EXERCISE PROMPT:
From the listing below, pull out the lines that hold "scene".

MATERIAL FOR THE TASK:
-- -- --

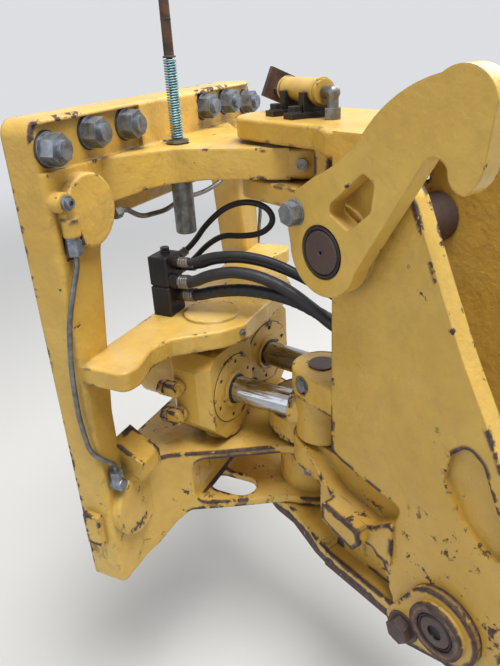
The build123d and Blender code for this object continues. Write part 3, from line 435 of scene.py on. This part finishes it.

-- -- --

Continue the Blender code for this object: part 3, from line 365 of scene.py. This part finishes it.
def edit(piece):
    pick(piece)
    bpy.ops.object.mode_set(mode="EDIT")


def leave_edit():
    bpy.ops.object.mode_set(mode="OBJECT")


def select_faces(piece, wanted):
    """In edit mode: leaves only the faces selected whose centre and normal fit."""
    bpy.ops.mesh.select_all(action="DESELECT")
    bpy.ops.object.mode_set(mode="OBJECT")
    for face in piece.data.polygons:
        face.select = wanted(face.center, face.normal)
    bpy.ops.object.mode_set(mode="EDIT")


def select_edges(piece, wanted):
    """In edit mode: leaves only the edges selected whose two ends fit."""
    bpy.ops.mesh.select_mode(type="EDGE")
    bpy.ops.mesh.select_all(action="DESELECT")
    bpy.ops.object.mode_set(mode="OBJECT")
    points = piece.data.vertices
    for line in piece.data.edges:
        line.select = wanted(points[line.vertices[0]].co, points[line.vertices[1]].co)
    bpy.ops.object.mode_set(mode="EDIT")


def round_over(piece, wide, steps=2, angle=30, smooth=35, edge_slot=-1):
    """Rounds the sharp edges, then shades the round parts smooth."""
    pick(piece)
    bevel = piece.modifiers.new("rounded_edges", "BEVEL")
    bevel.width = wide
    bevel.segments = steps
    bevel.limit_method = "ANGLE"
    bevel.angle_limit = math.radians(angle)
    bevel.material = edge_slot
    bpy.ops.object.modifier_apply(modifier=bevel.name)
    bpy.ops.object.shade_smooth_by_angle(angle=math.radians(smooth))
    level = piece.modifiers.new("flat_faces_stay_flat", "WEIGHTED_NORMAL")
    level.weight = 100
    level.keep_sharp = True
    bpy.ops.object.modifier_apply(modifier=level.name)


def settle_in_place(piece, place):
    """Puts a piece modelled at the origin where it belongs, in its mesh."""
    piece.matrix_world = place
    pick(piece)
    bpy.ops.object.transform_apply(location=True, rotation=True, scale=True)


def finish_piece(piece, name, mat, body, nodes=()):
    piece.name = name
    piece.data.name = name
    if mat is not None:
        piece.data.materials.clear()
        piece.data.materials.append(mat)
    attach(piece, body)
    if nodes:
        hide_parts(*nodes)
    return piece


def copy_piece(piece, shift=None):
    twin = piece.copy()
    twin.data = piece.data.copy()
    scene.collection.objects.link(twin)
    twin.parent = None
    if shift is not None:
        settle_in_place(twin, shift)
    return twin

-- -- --

EXERCISE OUTPUT:
The build123d and Blender code for this object continues. Write part 3, from line 435 of scene.py on. This part finishes it.
Continue the Blender code for this object: part 3, from line 365 of scene.py. This part finishes it.
    scene.collection.objects.link(twin)